If speaking in tongues simply refers to speaking in other languages, then what does Paul mean when he mentions speaking in an unknown tongue in his first epistle to the Corinthians?

First, we need to remember that Corinth is in Greece, which means the Corinthian church spoke the Greek language. Also, for some reason not mentioned in Paul’s letter, there were members of the Corinthian church who desired the spiritual gift of tongues.

Paul says in 1 Corinthians 14:13, “Wherefore let him that speaketh in an unknown tongue pray that he may interpret.” Notice that an unknown tongue can be interpreted, and the ability to interpret tongues is mentioned as another spiritual gift in 1 Corinthians 12:10. Today when a man preaches God’s Word to people who speak a different language, an interpreter translates what he says into the language of the people hearing him. An unknown tongue is simply a language that the local church does not know or speak.

Paul was not against the Corinthians wanting to speak in tongues, but he told them that the spiritual gift of prophecy (also translated “exhortation”) would have been better for them. 1 Cor. 14:5, 9, 19, 39. Evidently the Corinthians had no need for another language besides Greek to be spoken in their church.

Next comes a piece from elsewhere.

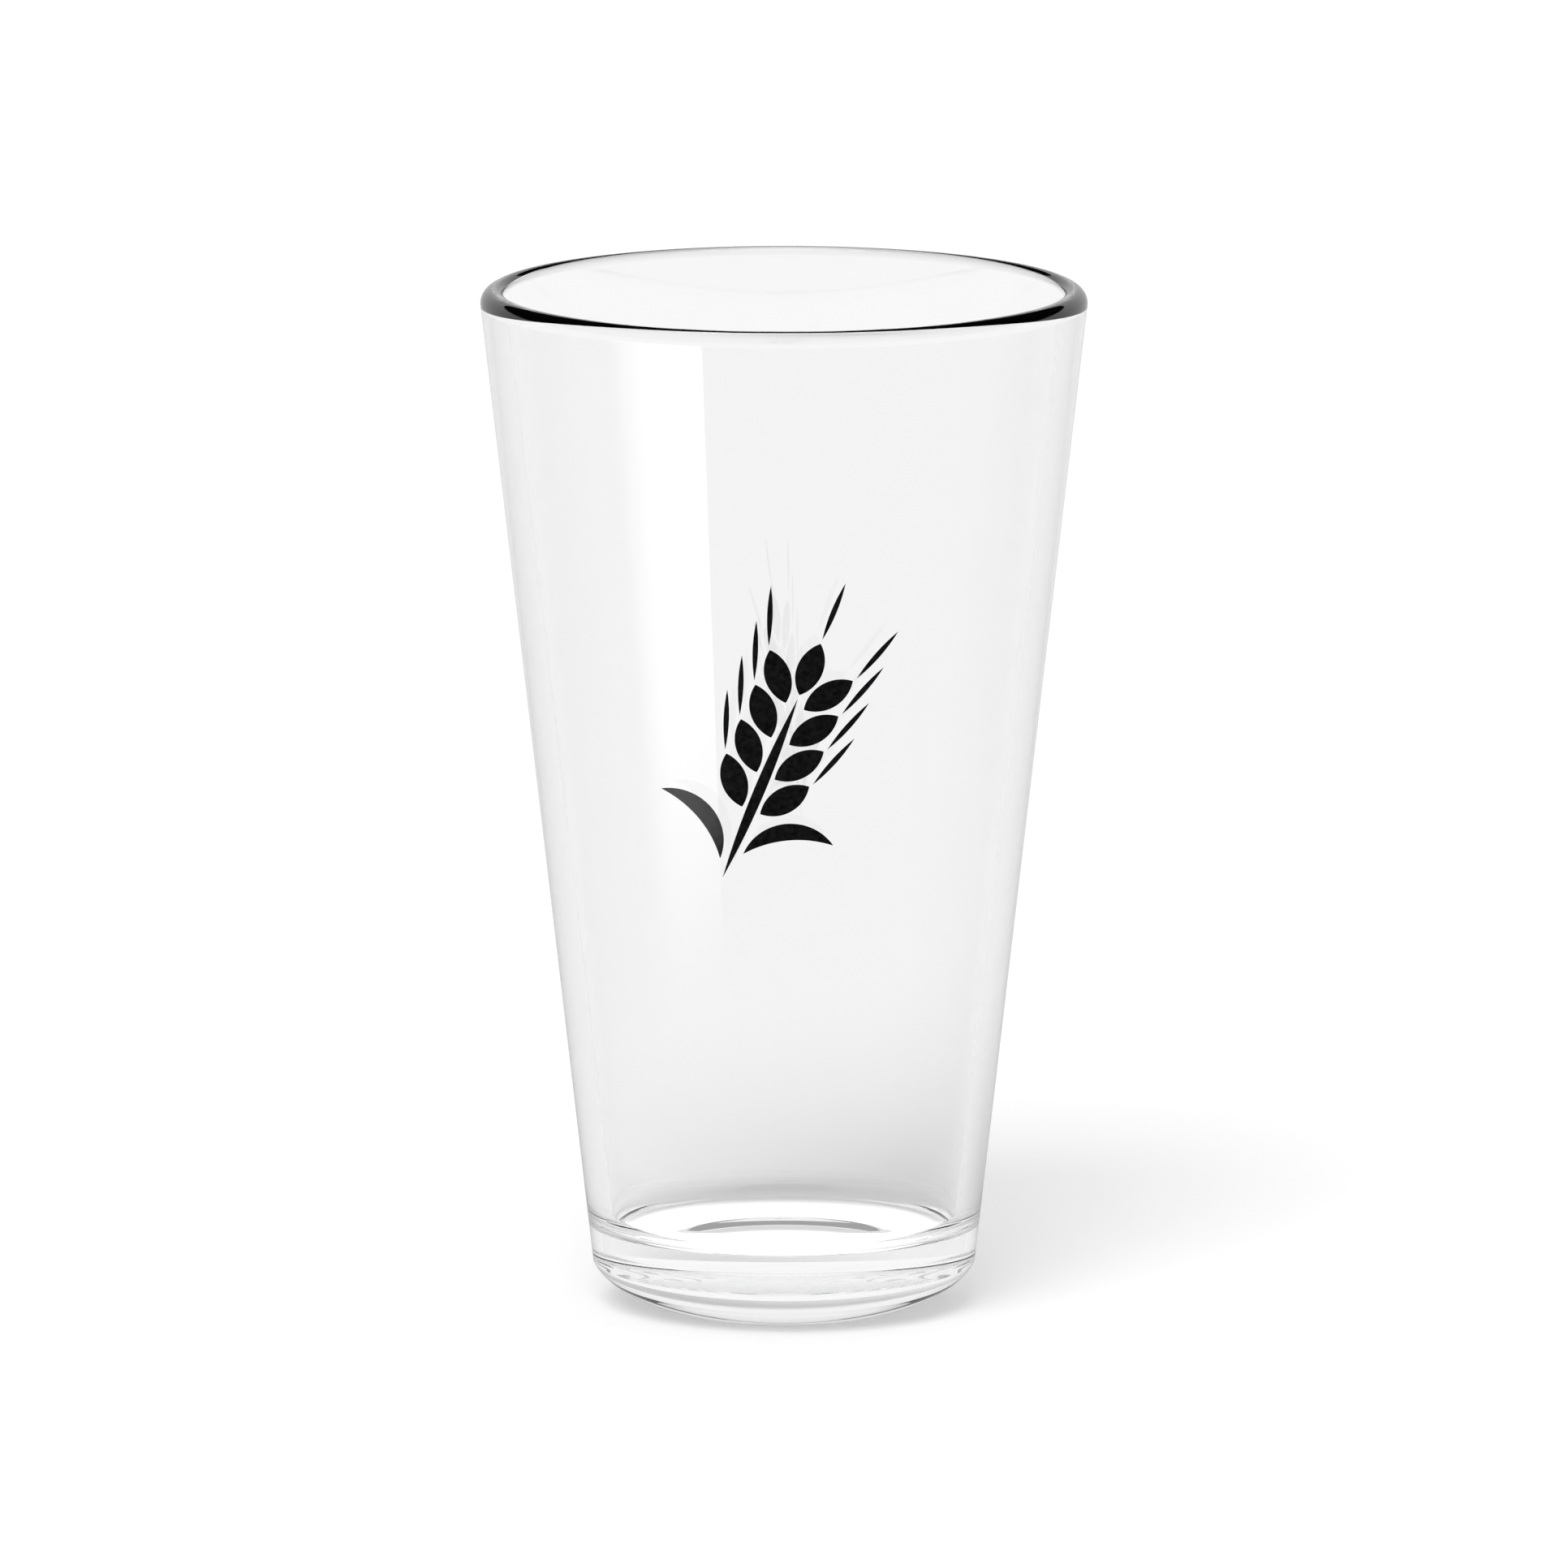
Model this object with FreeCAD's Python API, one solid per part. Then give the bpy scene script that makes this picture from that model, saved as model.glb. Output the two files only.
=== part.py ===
import FreeCAD, Part
import math
import os

# A US 16 fl oz pint glass: a tapered, pressed, one-piece tumbler with a solid base,
# and an ear of barley fired onto its front in black enamel.
# Millimetres, +Z up, front at -Y, origin at the centre of the plane it rests on.

# Outside of the glass
HEIGHT = 150.0
RIM_DIAMETER = 88.9
BASE_DIAMETER = 54.5        # of the outer cone, carried on down to the resting plane
HEEL_HEIGHT = 6.25          # where the cone ends and the rounded heel begins
RESTING_RADIUS = 18.7       # outer edge of the flat ring that it rests on
PUNT_RADIUS = 16.5          # inner edge of that ring
PUNT_DEPTH = 1.2            # rise of the shallow dome under the base

# Inside and rim
WALL = 3.6                  # measured level, the same all the way up
FLOOR_HEIGHT = 11.4
FLOOR_ROUND = 4.0
RIM_OUTER_ROUND = 2.1
RIM_INNER_ROUND = 1.2

# Heel curve: how far its two handles reach, and how steeply it leaves the cone and lands
HEEL_TOP_HANDLE = 2.65
HEEL_TOP_ANGLE = 24.0       # from straight down, turning inwards
HEEL_FOOT_HANDLE = 4.75
HEEL_FOOT_ANGLE = 18.0      # above level, at the resting ring

# Enamel: thickness, and where the ear of barley stands on the front
INK = 0.1
EAR_CENTRE_X = 0.0
EAR_CENTRE_Z = 91.0
EAR_TILT = 22.0             # leans to the right

# The ear itself, along and across its own line, from the foot of the stem
ISLAND_GAP = 0.6            # bare glass between one island of enamel and the next
STEM_LENGTH = 29.0
STEM_HALF_WIDTH = 0.8
GRAIN_ROWS = 4
GRAIN_FIRST = 11.0          # along the stem, to the lowest pair of grains
GRAIN_PITCH = 5.6
GRAIN_OFFSET = 1.4          # from the stem's line
GRAIN_ANGLE = 38.0
GRAIN_LENGTH = 8.2
GRAIN_HALF_WIDTH = 1.9
AWN_ANGLE = 20.0
AWN_LENGTH = 9.0
AWN_HALF_WIDTH = 0.4
LEAF_START = 2.5            # along the stem, to the lower leaf
LEAF_STAGGER = 2.0          # from the lower leaf to the upper one
LEAF_SPREAD = 13.0
LEAF_RISE = 6.0
LEAF_UPPER_BULGE = 4.0
LEAF_LOWER_BULGE = 1.5
EAR_LENGTH = STEM_LENGTH + GRAIN_LENGTH + AWN_LENGTH + 2 * ISLAND_GAP


def outer_radius(z):
    base = BASE_DIAMETER / 2
    return base + (RIM_DIAMETER / 2 - base) * z / HEIGHT


def inner_radius(z):
    return outer_radius(z) - WALL


def profile_point(radius, z):
    return FreeCAD.Vector(radius, 0, z)


def line(start, end):
    return Part.LineSegment(start, end).toShape()


def arc(start, middle, end):
    return Part.Arc(start, middle, end).toShape()


def rounded_corner(before, corner, after, radius):
    """The arc that rounds a corner between two straight edges: its start, middle and end."""
    towards_before = (before - corner).normalize()
    towards_after = (after - corner).normalize()
    half_angle = towards_before.getAngle(towards_after) / 2
    cut = radius / math.tan(half_angle)
    inward = (towards_before + towards_after).normalize()
    centre = corner + inward * (radius / math.sin(half_angle))
    return corner + towards_before * cut, centre - inward * radius, corner + towards_after * cut


def heel_curve(crease, foot):
    """From the end of the cone, round and in to the resting ring."""
    top = math.radians(HEEL_TOP_ANGLE)
    low = math.radians(HEEL_FOOT_ANGLE)
    top_pole = crease + profile_point(-math.sin(top), -math.cos(top)) * HEEL_TOP_HANDLE
    foot_pole = foot + profile_point(math.cos(low), math.sin(low)) * HEEL_FOOT_HANDLE
    curve = Part.BezierCurve()
    curve.setPoles([crease, top_pole, foot_pole, foot])
    return curve.toShape()


def punt_arc(edge, top):
    """A circular arc centred on the axis, from the resting ring up to the punt's middle."""
    sphere_radius = (edge.x ** 2 + top.z ** 2) / (2 * top.z)
    half_turn = math.asin(edge.x / sphere_radius) / 2
    middle = profile_point(sphere_radius * math.sin(half_turn), 0)
    middle.z = top.z - sphere_radius * (1 - math.cos(half_turn))
    return arc(edge, middle, top)


def revolve(edges):
    face = Part.Face(Part.Wire(edges))
    return face.revolve(FreeCAD.Vector(0, 0, 0), FreeCAD.Vector(0, 0, 1), 360)


def make_glass_body():
    crease = profile_point(outer_radius(HEEL_HEIGHT), HEEL_HEIGHT)
    foot = profile_point(RESTING_RADIUS, 0)
    punt_edge = profile_point(PUNT_RADIUS, 0)
    punt_top = profile_point(0, PUNT_DEPTH)
    floor_middle = profile_point(0, FLOOR_HEIGHT)
    floor_corner = profile_point(inner_radius(FLOOR_HEIGHT), FLOOR_HEIGHT)
    inner_rim = profile_point(inner_radius(HEIGHT), HEIGHT)
    outer_rim = profile_point(outer_radius(HEIGHT), HEIGHT)

    floor_arc = rounded_corner(floor_middle, floor_corner, inner_rim, FLOOR_ROUND)
    inner_arc = rounded_corner(floor_corner, inner_rim, outer_rim, RIM_INNER_ROUND)
    outer_arc = rounded_corner(inner_rim, outer_rim, crease, RIM_OUTER_ROUND)

    return revolve([
        heel_curve(crease, foot),
        line(foot, punt_edge),
        punt_arc(punt_edge, punt_top),
        line(punt_top, floor_middle),
        line(floor_middle, floor_arc[0]),
        arc(*floor_arc),
        line(floor_arc[2], inner_arc[0]),
        arc(*inner_arc),
        line(inner_arc[2], outer_arc[0]),
        arc(*outer_arc),
        line(outer_arc[2], crease),
    ])


def make_ink_skin():
    """A conical skin that lies on the outside of the wall, one ink thickness deep."""
    low = HEEL_HEIGHT
    high = HEIGHT - 2 * RIM_OUTER_ROUND
    corners = [
        profile_point(outer_radius(low), low),
        profile_point(outer_radius(low) + INK, low),
        profile_point(outer_radius(high) + INK, high),
        profile_point(outer_radius(high), high),
    ]
    return revolve([line(corners[i - 1], corners[i]) for i in range(4)])


def ear_point(across, along):
    """A point of the ear of barley, tilted and set in its place on the front."""
    tilt = math.radians(EAR_TILT)
    rise = along - EAR_LENGTH / 2
    x = EAR_CENTRE_X + across * math.cos(tilt) + rise * math.sin(tilt)
    z = EAR_CENTRE_Z - across * math.sin(tilt) + rise * math.cos(tilt)
    return FreeCAD.Vector(x, 0, z)


def blade(skin, base, tip, left_bulge, right_bulge):
    """One island of enamel: a pointed blade between two arcs, laid on the wall.
    A bulge is how far its side stands off the line from base to tip."""
    start = ear_point(*base)
    end = ear_point(*tip)
    middle = (start + end) / 2
    run = (end - start).normalize()
    left = FreeCAD.Vector(-run.z, 0, run.x)
    outline = Part.Wire([
        arc(start, middle + left * left_bulge, end),
        arc(end, middle - left * right_bulge, start),
    ])
    reach = FreeCAD.Vector(0, -RIM_DIAMETER, 0)
    return Part.Face(outline).extrude(reach).common(skin).Solids[0]


def make_print_stem(skin):
    return blade(skin, (0, 0), (0, STEM_LENGTH), STEM_HALF_WIDTH, STEM_HALF_WIDTH)


def leaning(start, angle, length):
    """The point that lies a length away from a start, at an angle from the ear's line."""
    turn = math.radians(angle)
    return start[0] + length * math.sin(turn), start[1] + length * math.cos(turn)


def grain_lines():
    """Base and tip of each grain: pairs up the stem, and one on top."""
    lines = []
    for row in range(GRAIN_ROWS):
        for side in (-1, 1):
            base = (side * GRAIN_OFFSET, GRAIN_FIRST + GRAIN_PITCH * row)
            lines.append((base, leaning(base, side * GRAIN_ANGLE, GRAIN_LENGTH), side))
    top = (0, STEM_LENGTH + ISLAND_GAP)
    lines.append((top, leaning(top, 0, GRAIN_LENGTH), 0))
    return lines


def make_print_grains(skin):
    return Part.Compound([
        blade(skin, base, tip, GRAIN_HALF_WIDTH, GRAIN_HALF_WIDTH)
        for base, tip, _ in grain_lines()
    ])


def make_print_awns(skin):
    awns = []
    for _, grain_tip, side in grain_lines():
        base = leaning(grain_tip, side * GRAIN_ANGLE, ISLAND_GAP)
        tip = leaning(base, side * AWN_ANGLE, AWN_LENGTH)
        awns.append(blade(skin, base, tip, AWN_HALF_WIDTH, AWN_HALF_WIDTH))
    return Part.Compound(awns)


def make_print_leaves(skin):
    """Two leaves that arch up and out, the right one a little higher on the stem."""
    start = STEM_HALF_WIDTH + ISLAND_GAP
    low = LEAF_START
    high = LEAF_START + LEAF_STAGGER
    left_base, left_tip = (-start, low), (-LEAF_SPREAD, low + LEAF_RISE)
    right_base, right_tip = (start, high), (LEAF_SPREAD, high + LEAF_RISE)
    return Part.Compound([
        blade(skin, left_base, left_tip, -LEAF_LOWER_BULGE, LEAF_UPPER_BULGE),
        blade(skin, right_base, right_tip, LEAF_UPPER_BULGE, -LEAF_LOWER_BULGE),
    ])


os.makedirs("parts", exist_ok=True)
ink_skin = make_ink_skin()
make_glass_body().exportStep("parts/glass_body.step")
make_print_stem(ink_skin).exportStep("parts/print_stem.step")
make_print_grains(ink_skin).exportStep("parts/print_grains.step")
make_print_awns(ink_skin).exportStep("parts/print_awns.step")
make_print_leaves(ink_skin).exportStep("parts/print_leaves.step")
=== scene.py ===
import math

import bpy
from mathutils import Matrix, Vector


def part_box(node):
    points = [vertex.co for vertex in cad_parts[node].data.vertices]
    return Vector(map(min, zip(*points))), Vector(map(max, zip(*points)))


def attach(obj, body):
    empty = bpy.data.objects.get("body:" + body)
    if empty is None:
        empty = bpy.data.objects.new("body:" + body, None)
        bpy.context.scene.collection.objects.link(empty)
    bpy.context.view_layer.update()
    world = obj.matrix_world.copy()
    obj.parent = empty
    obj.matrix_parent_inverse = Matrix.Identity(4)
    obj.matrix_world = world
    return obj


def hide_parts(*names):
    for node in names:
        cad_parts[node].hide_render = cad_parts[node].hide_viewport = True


# The looks of a pint glass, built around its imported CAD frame. Metres, +Z up, front at -Y.

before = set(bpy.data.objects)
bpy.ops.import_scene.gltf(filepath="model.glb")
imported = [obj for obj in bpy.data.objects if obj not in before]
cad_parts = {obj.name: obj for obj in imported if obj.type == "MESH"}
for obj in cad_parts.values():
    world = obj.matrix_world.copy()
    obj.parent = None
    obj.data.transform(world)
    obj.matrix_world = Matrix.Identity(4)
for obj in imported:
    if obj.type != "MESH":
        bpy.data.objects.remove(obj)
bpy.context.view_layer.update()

# Outline of the glass, as in the CAD
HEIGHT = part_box("glass_body")[1].z
RIM_RADIUS = 0.04445
BASE_RADIUS = 0.02725
HEEL_HEIGHT = 0.00625
RESTING_RADIUS = 0.0187
PUNT_RADIUS = 0.0165
PUNT_DEPTH = 0.0012
WALL = 0.0036
FLOOR_HEIGHT = 0.0114
FLOOR_ROUND = 0.004
RIM_OUTER_ROUND = 0.0021
RIM_INNER_ROUND = 0.0012
HEEL_TOP_HANDLE = 0.00265
HEEL_TOP_ANGLE = math.radians(24.0)
HEEL_FOOT_HANDLE = 0.00475
HEEL_FOOT_ANGLE = math.radians(18.0)
CREASE_ROUND = 0.0004

# How finely the glass is lathed: round its axis, and along each stretch of its outline
SEGMENTS = 384
PUNT_STEPS = 16
RING_STEPS = 2
HEEL_STEPS = 28
CREASE_STEPS = 6
WALL_STEPS = 24
OUTER_RIM_STEPS = 12
INNER_RIM_STEPS = 10
FLOOR_ROUND_STEPS = 16
FLOOR_STEPS = 8
GUARD = 0.00015             # from the end of a straight stretch to its guard point
ON_AXIS = 1e-9              # a radius below this is the axis itself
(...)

Nonetheless, the apostle gave practical instructions for those speaking to the church in unknown tongues: “If any man speak in an unknown tongue, let it be by two, or at the most by three, and that by course; and let one interpret.” 1 Cor. 14:27. No more than two or three people were to speak in different languages. Each was to take his turn, and afterwards one man was to interpret. (Verse 29 mentions letting two or three prophets take their turns to speak.) In verse 28, Paul concludes the matter saying, “But if there be no interpreter, let him keep silence in the church.”

Speaking in tongues is a wonderful spiritual gift. God can still give this gift to His people, for He is the same yesterday, today, and forever. So if He calls you to minister or witness to another language group, do what you can to study and learn their language, but also pray without ceasing for improvement through the spiritual gift of speaking in tongues.